Par un discours argumenté, le président Brossard a soulevé un sujet intéressant et exprimé un point de vue avisé, fruit de son expérience professionnelle.  « Certains ont proposé l'interdiction pour le juge d'adhérer à un syndicat. Il ne me paraît pas souhaitable d'isoler le juge du contexte social dans lequel il évolue. Il doit rester libre d'exercer les activités extra-professionnelles de son choix ». Et de conclure « la notion d'impartialité illustre à elle seule la difficulté de juger »...


Le barreau de Saintes
• Comme le Tribunal de Commerce, le TGI a rendu hommage aux victimes de la barbarie.
« On cherche à atteindre les fondements de notre démocratie. Nous sortirons grandis de cette épreuve » souligne le président Brossard. « Nous avons la capacité de nous unir face à l'adversité » ajoute le procureur Coindeau. Les grands rassemblements de solidarité le démontrent.

•  « Les gens attendent tout de la justice » 

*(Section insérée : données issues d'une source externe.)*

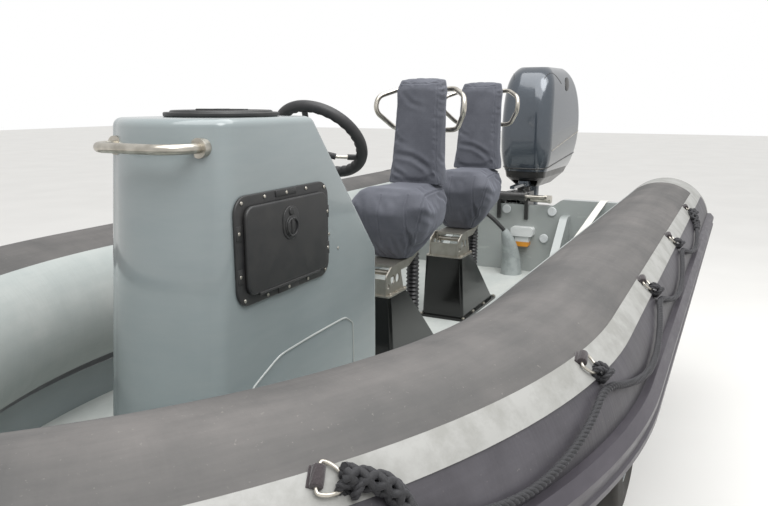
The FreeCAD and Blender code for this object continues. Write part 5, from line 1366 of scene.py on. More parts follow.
def press(obj: Object, folds: Sequence[Fold], station: float) -> None:
    """Press folds and seams into a cover, along its normals.

    Args:
        obj: the cover.
        folds: the lines.
        station: x of the seat in the row frame.
    """
    mesh = obj.data
    count = len(mesh.vertices)
    fields = []
    for key in ("co", "normal"):
        flat = np.empty(count * 3)
        mesh.vertices.foreach_get(key, flat)
        fields.append(flat.reshape(count, 3))
    places, normals = fields
    push = np.zeros(count)
    for fold in folds:
        line = [Vector((x + station, y, z)) for x, y, z in fold.points]
        line = np.array([obj.closest_point_on_mesh(p)[1] for p in resample(line, 0.012)])
        gap = np.full(count, 9.0)
        along = np.zeros(count)
        for k, (start, end) in enumerate(zip(line, line[1:])):
            run = end - start
            share = np.clip((places - start) @ run / max(run @ run, 1e-12), 0.0, 1.0)
            reach = np.linalg.norm(places - start - share[:, None] * run, axis=1)
            along = np.where(reach < gap, (k + share) / (len(line) - 1), along)
            gap = np.minimum(gap, reach)
        fade = np.sin(np.pi * np.clip(along, 0.02, 0.98)) ** 0.6 if fold.fades else 1.0
        valley = np.exp(-((gap / fold.width) ** 2))
        ridge = np.exp(-(((gap - 1.9 * fold.width) / fold.width) ** 2))
        push += fade * (fold.lip * ridge - fold.depth * valley)
    mesh.vertices.foreach_set("co", (places + normals * push[:, None]).ravel())
    mesh.update()


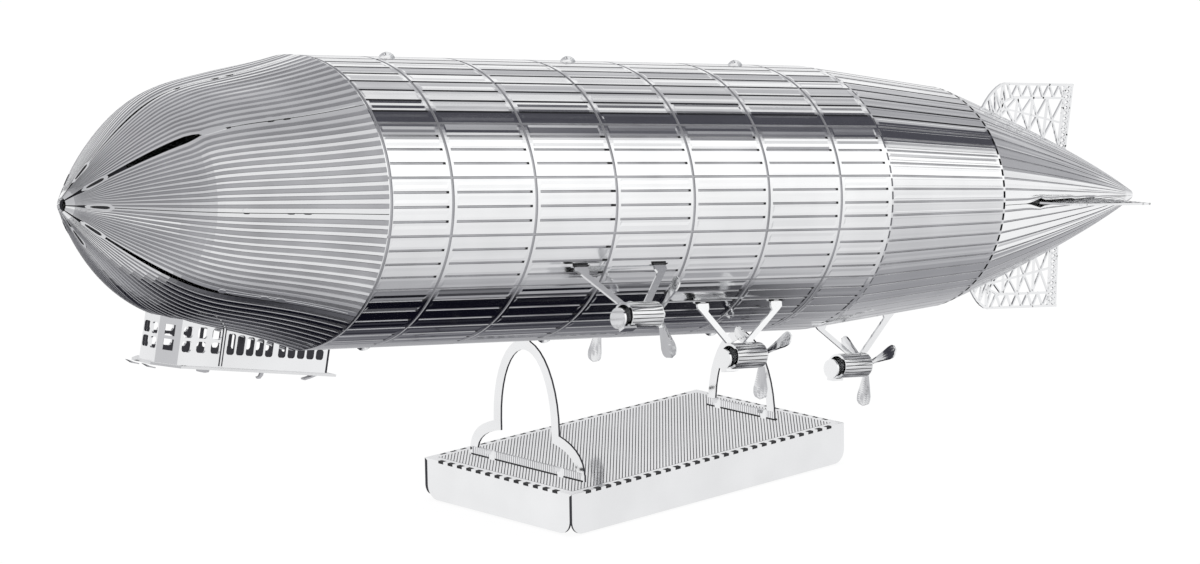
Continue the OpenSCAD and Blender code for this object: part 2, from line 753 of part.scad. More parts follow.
nacelle_disc(nacelle_list[3]);  // nacelle_disc_4
nacelle_disc(nacelle_list[4]);  // nacelle_disc_5
nacelle_back(nacelle_list[0]);  // nacelle_back_1
nacelle_back(nacelle_list[1]);  // nacelle_back_2
nacelle_back(nacelle_list[2]);  // nacelle_back_3
nacelle_back(nacelle_list[3]);  // nacelle_back_4
nacelle_back(nacelle_list[4]);  // nacelle_back_5
nacelle_struts(nacelle_list[0]);  // nacelle_struts_1
nacelle_struts(nacelle_list[1]);  // nacelle_struts_2
nacelle_struts(nacelle_list[2]);  // nacelle_struts_3
nacelle_struts(nacelle_list[3]);  // nacelle_struts_4
nacelle_struts(nacelle_list[4]);  // nacelle_struts_5
propeller(nacelle_list[0], blade_turn[0]);  // propeller_1
propeller(nacelle_list[1], blade_turn[1]);  // propeller_2
propeller(nacelle_list[2], blade_turn[2]);  // propeller_3
propeller(nacelle_list[3], blade_turn[3]);  // propeller_4
propeller(nacelle_list[4], blade_turn[4]);  // propeller_5
base_tray();
front_arch();
rear_arch();
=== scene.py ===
import math
import random

import bpy
import numpy as np
from mathutils import Matrix, Vector


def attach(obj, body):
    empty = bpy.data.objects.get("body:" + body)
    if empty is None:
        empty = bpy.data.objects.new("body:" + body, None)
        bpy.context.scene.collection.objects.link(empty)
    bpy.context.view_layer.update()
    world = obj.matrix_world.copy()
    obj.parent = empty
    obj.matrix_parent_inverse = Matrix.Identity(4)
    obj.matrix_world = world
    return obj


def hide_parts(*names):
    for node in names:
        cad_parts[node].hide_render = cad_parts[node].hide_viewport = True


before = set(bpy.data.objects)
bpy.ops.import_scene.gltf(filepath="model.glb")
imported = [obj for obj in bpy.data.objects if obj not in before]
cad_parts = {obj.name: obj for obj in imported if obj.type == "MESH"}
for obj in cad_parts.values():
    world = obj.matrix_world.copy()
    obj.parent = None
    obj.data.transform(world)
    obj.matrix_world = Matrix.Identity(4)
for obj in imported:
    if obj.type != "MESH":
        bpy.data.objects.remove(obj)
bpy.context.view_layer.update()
AIRSHIP = "airship"
rng = random.Random(7)

# Sizes in millimetres and degrees, the same as in the CAD source
SHEET = 0.25
HULL_R = 15.0
PITCH = math.radians(8.00999)
# The hull's own origin in the row frame, and the middle of the stand
HULL_X, HULL_Z = -44.4550, 37.3313
STAND_X = -4.1065
# Stations on the hull's axis: both ends of its straight part, and the end of its taper
X_MID0, X_MID1, X_TAPER = -8.6, 66.3, 88.3
TAPER_R = 13.0
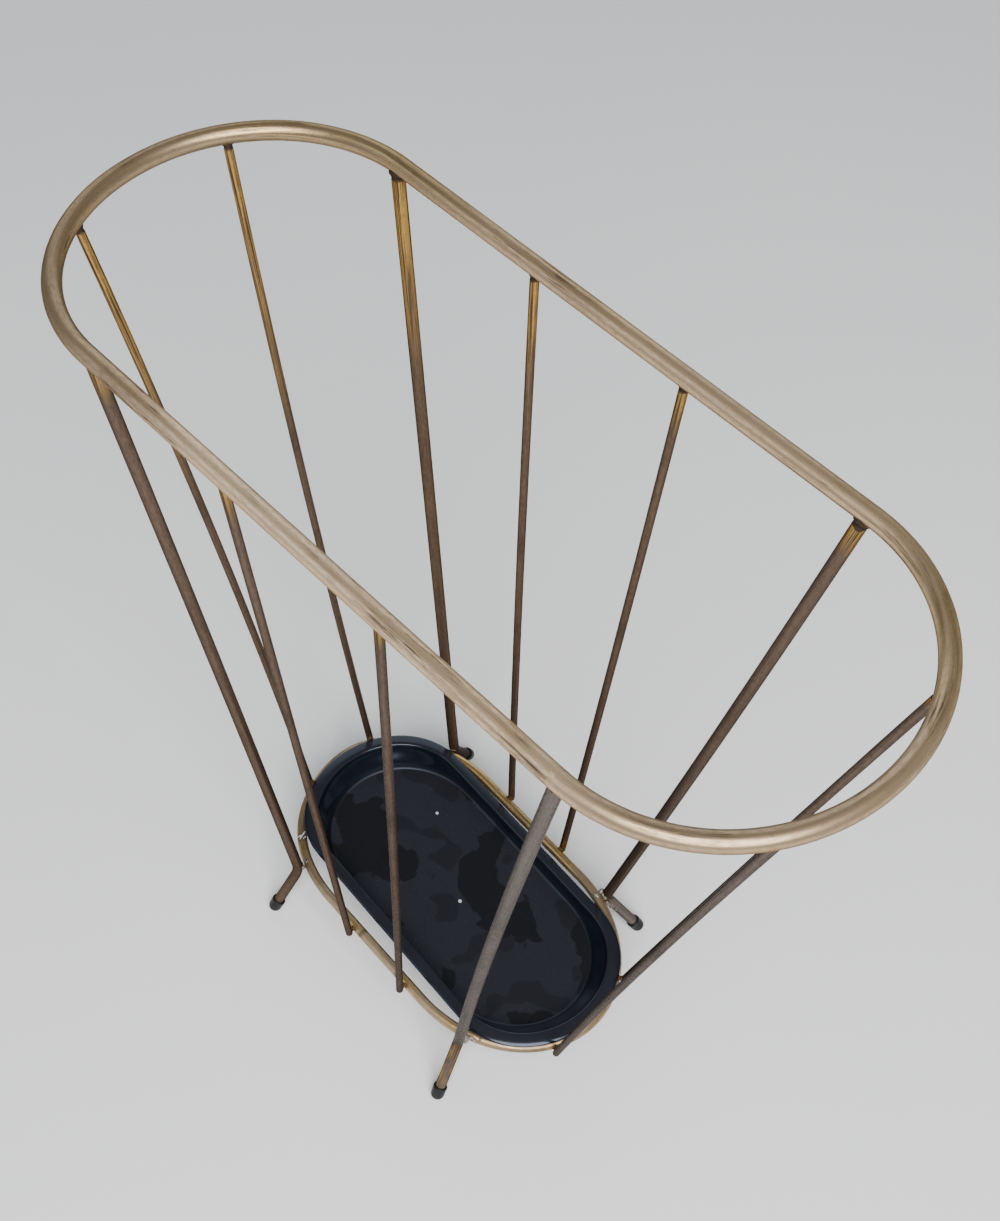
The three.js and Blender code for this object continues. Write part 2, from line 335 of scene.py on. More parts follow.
def brass(name, patina, pale, stain, clean, gloss, marks, dark_streak_and_painted_stripe_strength):
    """Aged brass: a dark or pale patina, darker stains, streaks and marks, and bare metal. The streaks along
    a tube are partly drawn-metal grain and partly painted reflection stripes.

    gloss is its lowest roughness, marks is how strong its marks are, and the last argument how strong its
    dark streaks and painted stripes are.
    """
    m = Material(name)
    flow = m.attribute("flow", "Vector")
    bare = m.attribute("bare", "Fac")
    bared = m.math("MULTIPLY", bare, 1.0)
    burnt = m.math("MULTIPLY", bare, -1.0)
    clouds = m.noise(m.stretched(flow, 1, 1, 0.3), 0.06, 3)
    mottle = m.noise(m.stretched(flow, 1, 1, 0.35), 0.8, 4)
    drawn_streaks_and_painted_stripes = m.noise(m.stretched(flow, 1, 1, 0.012), 1.5, 3, 0.6)
    grain = m.noise(m.stretched(flow, 1, 1, 0.3), 5, 2)
    stained = m.math("ADD", m.step(mottle, 0.35, 0.75, 0.0, 0.5), m.step(clouds, 0.4, 0.75, 0.0, 0.4))
    paleness = m.attribute("pale", "Fac")
    stain = m.mix(paleness, stain, tuple(0.45 * channel for channel in pale))
    colour = m.mix(stained, m.mix(paleness, patina, pale), stain)
    # dark streaks along the tube: partly drawn-metal grain, partly painted reflection stripes
    colour = m.mix(m.step(drawn_streaks_and_painted_stripes, 0.5, 0.64, 0.0, dark_streak_and_painted_stripe_strength), colour, stain)
    # in clean metal, gold and dark streaks alternate: partly grain, partly painted reflection stripes
    shows = m.math("MULTIPLY", bared, m.step(drawn_streaks_and_painted_stripes, 0.55, 0.47, 0.0, 1.0))
    colour = m.mix(m.math("MULTIPLY", bared, m.step(drawn_streaks_and_painted_stripes, 0.49, 0.57, 0.0, 0.8)), colour, stain)
    shows = m.math("MULTIPLY", shows, m.step(mottle, 0.3, 0.55, 0.6, 1.0))
    colour = m.mix(shows, colour, clean)
    dash = m.step(m.noise(m.stretched(flow, 1, 1, 0.035), 0.9, 5, 0.65), 0.5, 0.68)
    dash = m.math("MULTIPLY", dash, m.step(clouds, 0.47, 0.57, 0.0, marks))
    colour = m.mix(dash, colour, MARK_COLOUR)
    colour = m.mix(m.math("MULTIPLY", burnt, 0.9), colour, BURNT_COLOUR)
    rough = m.step(mottle, 0.3, 0.7, gloss, gloss + 0.12)
    rough = m.math("SUBTRACT", rough, m.math("MULTIPLY", shows, 0.16))
    rough = m.math("ADD", rough, m.math("MULTIPLY", m.math("ADD", burnt, dash), 0.15))
    height = m.math("ADD", m.math("MULTIPLY", grain, 0.4), m.math("MULTIPLY", drawn_streaks_and_painted_stripes, 0.4))
    height = m.math("SUBTRACT", height, m.math("MULTIPLY", dash, 0.4))
    m.set(base_color=colour, roughness=rough, metallic=m.math("ADD", m.math("MULTIPLY", shows, 0.2), 0.8),
          normal=m.bump(height, 0.00012, 0.5), specular_tint=(0.12, 0.1, 0.08, 1))
    return m.data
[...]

Dans son intervention, Philippe Coindeau, procureur, revint sur les faibles moyens alloués à la justice. Le dialogue entre la justice et les citoyens est parfois difficile, les affaires classées sans suite pouvant entraîner des insultes, des menaces.
Le nombre de circulaires ministérielles, lui, est à la hausse, Christiane Taubira ayant deux idées phares : la création d'un parquet départemental et un grand discours annuel de politique pénale.